*Job*
Repeat the lines of the data that follow, please, starting at the first and stopping after the one with "3.7, tilt: radians(67)".

*Supplied information*
-*-*-

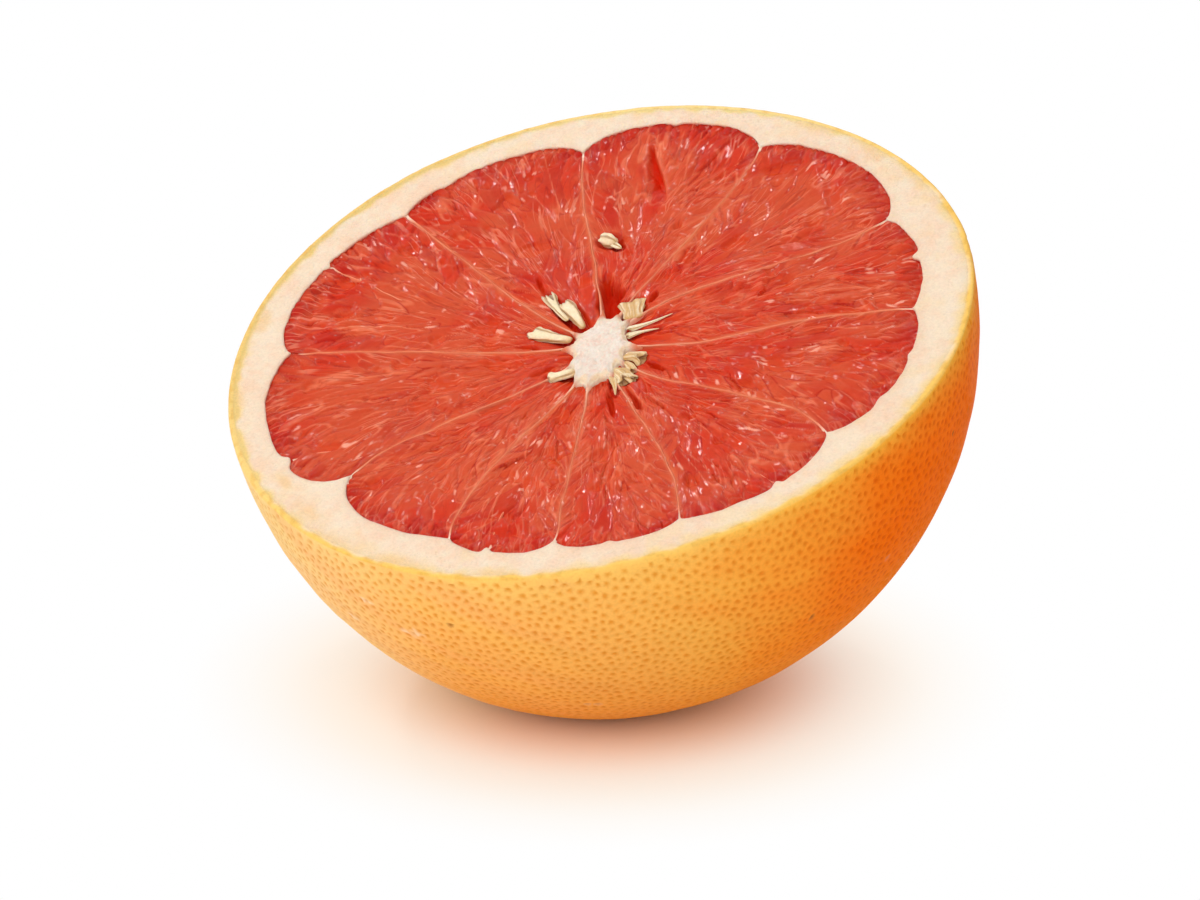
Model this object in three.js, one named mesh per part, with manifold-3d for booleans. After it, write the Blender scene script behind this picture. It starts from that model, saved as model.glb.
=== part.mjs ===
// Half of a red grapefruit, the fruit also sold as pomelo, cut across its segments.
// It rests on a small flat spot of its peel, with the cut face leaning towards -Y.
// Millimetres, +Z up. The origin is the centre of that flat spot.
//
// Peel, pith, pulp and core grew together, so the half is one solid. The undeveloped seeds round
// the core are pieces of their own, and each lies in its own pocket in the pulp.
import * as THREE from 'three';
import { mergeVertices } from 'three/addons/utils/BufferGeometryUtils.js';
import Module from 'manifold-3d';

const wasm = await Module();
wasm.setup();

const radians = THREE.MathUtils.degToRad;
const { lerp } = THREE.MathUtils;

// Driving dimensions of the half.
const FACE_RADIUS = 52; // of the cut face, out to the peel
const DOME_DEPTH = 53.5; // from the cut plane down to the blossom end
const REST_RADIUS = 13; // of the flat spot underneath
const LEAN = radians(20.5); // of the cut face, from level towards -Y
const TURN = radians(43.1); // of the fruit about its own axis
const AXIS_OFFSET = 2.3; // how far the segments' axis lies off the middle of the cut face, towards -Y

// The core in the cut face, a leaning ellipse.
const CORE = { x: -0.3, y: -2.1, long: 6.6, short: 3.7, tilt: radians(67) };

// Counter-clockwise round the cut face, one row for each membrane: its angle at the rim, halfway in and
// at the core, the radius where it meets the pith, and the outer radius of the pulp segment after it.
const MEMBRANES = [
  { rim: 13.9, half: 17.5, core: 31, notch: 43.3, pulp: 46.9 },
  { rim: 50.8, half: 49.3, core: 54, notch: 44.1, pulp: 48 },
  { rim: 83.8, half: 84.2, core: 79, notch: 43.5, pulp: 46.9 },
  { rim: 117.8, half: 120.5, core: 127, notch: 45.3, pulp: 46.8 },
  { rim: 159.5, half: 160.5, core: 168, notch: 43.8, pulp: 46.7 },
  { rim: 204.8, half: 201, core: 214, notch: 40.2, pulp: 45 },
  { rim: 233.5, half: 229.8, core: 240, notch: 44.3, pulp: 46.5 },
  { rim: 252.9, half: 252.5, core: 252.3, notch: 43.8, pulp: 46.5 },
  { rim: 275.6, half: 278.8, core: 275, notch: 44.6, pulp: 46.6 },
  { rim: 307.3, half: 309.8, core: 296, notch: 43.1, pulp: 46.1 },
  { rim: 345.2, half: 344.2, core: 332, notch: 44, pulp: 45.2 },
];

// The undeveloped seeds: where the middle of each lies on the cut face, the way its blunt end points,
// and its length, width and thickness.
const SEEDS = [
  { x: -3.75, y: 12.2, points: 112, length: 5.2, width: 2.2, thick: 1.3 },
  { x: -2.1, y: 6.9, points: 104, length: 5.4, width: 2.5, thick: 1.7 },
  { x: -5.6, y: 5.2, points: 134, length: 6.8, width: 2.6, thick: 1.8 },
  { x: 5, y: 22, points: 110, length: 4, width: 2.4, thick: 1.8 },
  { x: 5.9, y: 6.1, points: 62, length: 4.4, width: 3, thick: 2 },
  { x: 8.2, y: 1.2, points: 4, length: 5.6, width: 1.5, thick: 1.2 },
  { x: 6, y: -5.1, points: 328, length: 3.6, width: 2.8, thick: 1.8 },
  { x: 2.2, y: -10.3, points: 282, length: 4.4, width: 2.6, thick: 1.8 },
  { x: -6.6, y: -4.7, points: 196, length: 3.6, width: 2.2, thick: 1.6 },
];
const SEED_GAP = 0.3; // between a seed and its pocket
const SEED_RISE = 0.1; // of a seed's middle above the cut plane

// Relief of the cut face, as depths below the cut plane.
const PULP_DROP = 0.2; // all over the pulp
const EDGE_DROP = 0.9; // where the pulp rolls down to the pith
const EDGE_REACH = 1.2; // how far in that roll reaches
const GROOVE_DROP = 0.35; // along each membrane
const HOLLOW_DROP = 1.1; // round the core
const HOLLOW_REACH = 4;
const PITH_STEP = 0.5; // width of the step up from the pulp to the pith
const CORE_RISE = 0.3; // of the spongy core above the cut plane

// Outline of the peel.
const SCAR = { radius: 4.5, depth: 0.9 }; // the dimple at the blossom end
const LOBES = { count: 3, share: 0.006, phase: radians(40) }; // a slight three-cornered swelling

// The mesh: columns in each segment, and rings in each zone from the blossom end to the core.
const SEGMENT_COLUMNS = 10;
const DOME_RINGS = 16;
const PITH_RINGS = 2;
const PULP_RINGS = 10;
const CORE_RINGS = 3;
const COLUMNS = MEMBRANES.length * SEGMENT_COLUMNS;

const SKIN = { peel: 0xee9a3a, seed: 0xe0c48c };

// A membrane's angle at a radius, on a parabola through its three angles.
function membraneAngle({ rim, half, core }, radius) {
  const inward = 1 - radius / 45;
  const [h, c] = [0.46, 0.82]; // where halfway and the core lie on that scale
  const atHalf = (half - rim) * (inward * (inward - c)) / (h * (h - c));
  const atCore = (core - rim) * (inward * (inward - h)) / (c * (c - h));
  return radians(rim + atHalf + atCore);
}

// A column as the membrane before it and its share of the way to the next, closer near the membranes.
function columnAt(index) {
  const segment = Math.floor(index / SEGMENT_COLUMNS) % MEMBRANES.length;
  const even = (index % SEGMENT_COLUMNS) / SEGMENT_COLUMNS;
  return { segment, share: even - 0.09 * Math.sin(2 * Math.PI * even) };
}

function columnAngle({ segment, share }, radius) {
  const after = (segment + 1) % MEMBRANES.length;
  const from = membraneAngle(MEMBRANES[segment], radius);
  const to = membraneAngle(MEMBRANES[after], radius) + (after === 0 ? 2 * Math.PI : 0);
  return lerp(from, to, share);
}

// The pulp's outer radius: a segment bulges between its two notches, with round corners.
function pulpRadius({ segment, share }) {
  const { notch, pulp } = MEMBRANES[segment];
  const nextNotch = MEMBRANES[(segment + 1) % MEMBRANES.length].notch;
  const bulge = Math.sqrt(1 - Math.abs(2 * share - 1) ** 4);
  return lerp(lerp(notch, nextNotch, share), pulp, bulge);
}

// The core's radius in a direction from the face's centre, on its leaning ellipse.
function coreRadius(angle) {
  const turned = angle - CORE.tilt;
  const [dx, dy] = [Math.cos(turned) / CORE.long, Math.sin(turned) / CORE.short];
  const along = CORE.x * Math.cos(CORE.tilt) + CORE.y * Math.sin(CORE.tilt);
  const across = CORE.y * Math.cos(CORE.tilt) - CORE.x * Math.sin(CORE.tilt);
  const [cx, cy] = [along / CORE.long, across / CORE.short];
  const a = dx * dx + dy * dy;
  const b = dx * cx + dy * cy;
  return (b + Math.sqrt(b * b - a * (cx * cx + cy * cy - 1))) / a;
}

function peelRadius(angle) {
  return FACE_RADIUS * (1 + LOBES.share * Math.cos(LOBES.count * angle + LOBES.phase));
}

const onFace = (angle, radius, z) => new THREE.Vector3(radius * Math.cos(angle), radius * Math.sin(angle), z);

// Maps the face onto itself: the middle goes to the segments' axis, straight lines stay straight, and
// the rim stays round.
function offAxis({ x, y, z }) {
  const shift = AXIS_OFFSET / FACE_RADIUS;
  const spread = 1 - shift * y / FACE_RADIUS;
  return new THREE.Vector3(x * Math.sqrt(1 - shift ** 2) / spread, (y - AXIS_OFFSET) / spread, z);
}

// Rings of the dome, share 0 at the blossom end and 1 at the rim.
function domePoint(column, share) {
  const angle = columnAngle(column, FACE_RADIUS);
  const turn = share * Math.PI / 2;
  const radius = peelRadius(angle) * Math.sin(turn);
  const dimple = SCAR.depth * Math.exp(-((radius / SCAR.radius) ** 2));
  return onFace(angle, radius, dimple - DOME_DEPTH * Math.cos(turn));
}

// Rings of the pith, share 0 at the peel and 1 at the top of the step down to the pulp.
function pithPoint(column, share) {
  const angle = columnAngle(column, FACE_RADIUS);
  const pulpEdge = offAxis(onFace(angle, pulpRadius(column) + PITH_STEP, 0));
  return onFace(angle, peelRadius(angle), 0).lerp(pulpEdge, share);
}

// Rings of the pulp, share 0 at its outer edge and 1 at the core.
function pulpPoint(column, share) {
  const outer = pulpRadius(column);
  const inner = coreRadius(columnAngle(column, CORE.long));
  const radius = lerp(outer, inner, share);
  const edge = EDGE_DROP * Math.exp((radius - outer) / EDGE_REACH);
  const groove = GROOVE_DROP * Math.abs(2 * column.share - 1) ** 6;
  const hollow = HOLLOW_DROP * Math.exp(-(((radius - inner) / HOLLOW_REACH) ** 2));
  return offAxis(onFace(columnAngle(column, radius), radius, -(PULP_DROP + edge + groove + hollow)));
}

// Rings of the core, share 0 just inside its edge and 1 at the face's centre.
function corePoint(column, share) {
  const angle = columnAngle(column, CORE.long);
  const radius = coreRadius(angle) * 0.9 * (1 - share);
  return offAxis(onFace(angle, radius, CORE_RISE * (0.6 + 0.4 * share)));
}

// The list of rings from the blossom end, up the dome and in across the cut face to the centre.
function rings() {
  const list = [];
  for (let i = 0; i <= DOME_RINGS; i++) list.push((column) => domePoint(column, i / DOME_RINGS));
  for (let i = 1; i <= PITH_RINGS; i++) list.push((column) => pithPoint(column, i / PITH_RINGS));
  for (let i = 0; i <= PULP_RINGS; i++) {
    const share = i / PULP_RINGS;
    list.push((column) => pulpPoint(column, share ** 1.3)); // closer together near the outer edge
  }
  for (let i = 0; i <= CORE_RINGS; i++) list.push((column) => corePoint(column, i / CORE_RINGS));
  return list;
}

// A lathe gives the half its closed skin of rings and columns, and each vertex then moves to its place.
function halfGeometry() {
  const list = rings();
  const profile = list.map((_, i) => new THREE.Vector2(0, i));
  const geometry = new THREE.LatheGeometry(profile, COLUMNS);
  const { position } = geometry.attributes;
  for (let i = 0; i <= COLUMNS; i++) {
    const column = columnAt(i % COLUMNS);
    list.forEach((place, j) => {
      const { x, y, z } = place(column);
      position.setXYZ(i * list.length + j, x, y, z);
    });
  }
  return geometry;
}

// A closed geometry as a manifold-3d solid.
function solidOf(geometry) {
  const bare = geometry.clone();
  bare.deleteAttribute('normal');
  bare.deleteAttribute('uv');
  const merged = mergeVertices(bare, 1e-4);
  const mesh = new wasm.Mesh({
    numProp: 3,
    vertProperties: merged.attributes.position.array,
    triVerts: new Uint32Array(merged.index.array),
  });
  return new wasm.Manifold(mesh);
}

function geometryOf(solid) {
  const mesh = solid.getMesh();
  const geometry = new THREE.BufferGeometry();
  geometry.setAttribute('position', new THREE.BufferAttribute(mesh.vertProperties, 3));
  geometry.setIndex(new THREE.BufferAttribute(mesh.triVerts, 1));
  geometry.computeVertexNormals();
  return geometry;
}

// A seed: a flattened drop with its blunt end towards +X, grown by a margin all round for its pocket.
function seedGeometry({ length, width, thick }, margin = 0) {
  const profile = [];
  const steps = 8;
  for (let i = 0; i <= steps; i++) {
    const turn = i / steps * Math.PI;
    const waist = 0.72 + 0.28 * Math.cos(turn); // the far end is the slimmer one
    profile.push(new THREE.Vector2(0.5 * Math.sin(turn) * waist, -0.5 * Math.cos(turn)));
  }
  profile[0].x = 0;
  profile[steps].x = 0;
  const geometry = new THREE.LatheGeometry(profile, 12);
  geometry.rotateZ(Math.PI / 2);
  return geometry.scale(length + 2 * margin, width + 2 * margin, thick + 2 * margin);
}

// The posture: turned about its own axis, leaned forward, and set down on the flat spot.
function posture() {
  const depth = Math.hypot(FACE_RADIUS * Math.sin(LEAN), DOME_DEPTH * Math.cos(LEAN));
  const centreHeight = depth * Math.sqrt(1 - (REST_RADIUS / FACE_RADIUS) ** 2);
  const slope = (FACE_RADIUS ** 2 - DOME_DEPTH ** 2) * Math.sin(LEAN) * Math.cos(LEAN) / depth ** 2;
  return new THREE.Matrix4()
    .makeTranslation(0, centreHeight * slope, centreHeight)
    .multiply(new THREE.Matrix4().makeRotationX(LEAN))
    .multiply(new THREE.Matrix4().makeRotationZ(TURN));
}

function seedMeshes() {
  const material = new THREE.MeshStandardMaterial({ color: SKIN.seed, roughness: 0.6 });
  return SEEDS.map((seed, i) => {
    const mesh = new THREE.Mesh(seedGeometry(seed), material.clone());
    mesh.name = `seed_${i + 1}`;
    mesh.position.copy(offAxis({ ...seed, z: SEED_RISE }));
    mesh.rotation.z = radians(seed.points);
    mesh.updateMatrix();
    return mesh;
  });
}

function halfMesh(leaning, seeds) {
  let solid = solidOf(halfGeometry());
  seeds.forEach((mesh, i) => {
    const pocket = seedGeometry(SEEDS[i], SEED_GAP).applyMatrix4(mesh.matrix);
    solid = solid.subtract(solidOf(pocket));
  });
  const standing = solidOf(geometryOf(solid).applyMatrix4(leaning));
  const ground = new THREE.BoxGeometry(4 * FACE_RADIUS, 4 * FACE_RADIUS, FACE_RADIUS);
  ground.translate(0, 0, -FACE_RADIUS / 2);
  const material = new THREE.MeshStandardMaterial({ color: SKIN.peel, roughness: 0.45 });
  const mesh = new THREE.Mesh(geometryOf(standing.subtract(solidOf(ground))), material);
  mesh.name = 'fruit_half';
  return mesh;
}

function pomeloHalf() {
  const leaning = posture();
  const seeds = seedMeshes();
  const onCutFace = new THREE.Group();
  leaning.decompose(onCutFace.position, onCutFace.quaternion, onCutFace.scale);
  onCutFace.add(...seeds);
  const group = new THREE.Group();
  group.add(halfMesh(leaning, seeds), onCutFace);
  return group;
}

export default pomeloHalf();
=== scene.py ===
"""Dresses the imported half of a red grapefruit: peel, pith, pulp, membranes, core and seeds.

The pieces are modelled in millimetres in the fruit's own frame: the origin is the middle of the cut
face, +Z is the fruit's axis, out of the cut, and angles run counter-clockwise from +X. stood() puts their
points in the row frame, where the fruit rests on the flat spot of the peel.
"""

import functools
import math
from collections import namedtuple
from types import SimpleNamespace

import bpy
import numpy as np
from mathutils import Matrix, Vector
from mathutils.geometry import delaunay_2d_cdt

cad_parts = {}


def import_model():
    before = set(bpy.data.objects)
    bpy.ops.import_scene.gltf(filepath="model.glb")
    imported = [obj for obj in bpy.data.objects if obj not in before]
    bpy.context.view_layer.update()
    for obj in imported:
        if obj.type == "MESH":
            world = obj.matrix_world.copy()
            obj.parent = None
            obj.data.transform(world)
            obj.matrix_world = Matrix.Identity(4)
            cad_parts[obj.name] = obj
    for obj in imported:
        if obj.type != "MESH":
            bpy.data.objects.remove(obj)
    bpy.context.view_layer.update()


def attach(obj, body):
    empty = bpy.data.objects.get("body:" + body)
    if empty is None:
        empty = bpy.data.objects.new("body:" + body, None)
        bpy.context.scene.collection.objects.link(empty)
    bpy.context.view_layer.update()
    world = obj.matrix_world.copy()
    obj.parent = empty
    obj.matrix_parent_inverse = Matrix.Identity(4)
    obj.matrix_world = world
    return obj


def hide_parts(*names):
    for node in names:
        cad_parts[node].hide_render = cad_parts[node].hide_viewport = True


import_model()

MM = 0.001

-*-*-

*Correct answer*
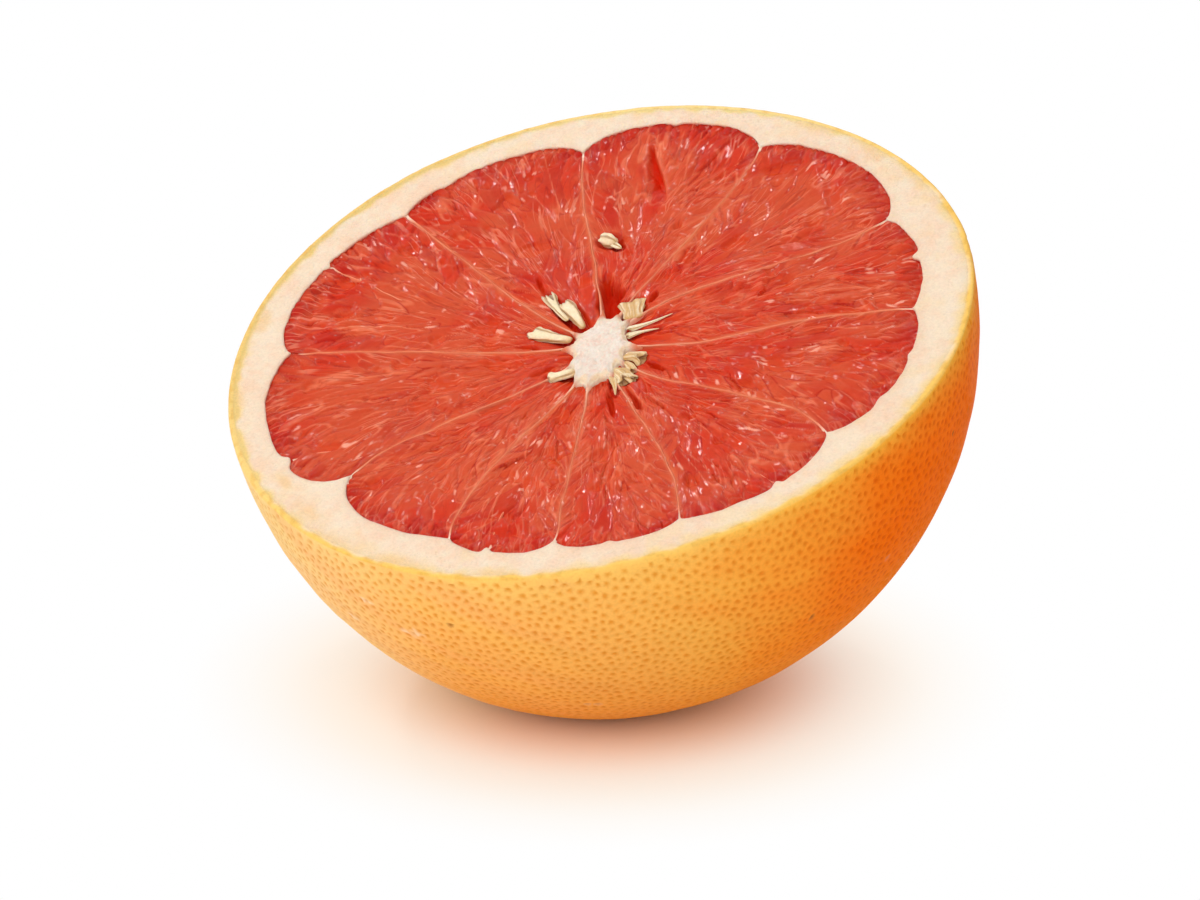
Model this object in three.js, one named mesh per part, with manifold-3d for booleans. After it, write the Blender scene script behind this picture. It starts from that model, saved as model.glb.
=== part.mjs ===
// Half of a red grapefruit, the fruit also sold as pomelo, cut across its segments.
// It rests on a small flat spot of its peel, with the cut face leaning towards -Y.
// Millimetres, +Z up. The origin is the centre of that flat spot.
//
// Peel, pith, pulp and core grew together, so the half is one solid. The undeveloped seeds round
// the core are pieces of their own, and each lies in its own pocket in the pulp.
import * as THREE from 'three';
import { mergeVertices } from 'three/addons/utils/BufferGeometryUtils.js';
import Module from 'manifold-3d';

const wasm = await Module();
wasm.setup();

const radians = THREE.MathUtils.degToRad;
const { lerp } = THREE.MathUtils;

// Driving dimensions of the half.
const FACE_RADIUS = 52; // of the cut face, out to the peel
const DOME_DEPTH = 53.5; // from the cut plane down to the blossom end
const REST_RADIUS = 13; // of the flat spot underneath
const LEAN = radians(20.5); // of the cut face, from level towards -Y
const TURN = radians(43.1); // of the fruit about its own axis
const AXIS_OFFSET = 2.3; // how far the segments' axis lies off the middle of the cut face, towards -Y

// The core in the cut face, a leaning ellipse.
const CORE = { x: -0.3, y: -2.1, long: 6.6, short: 3.7, tilt: radians(67) };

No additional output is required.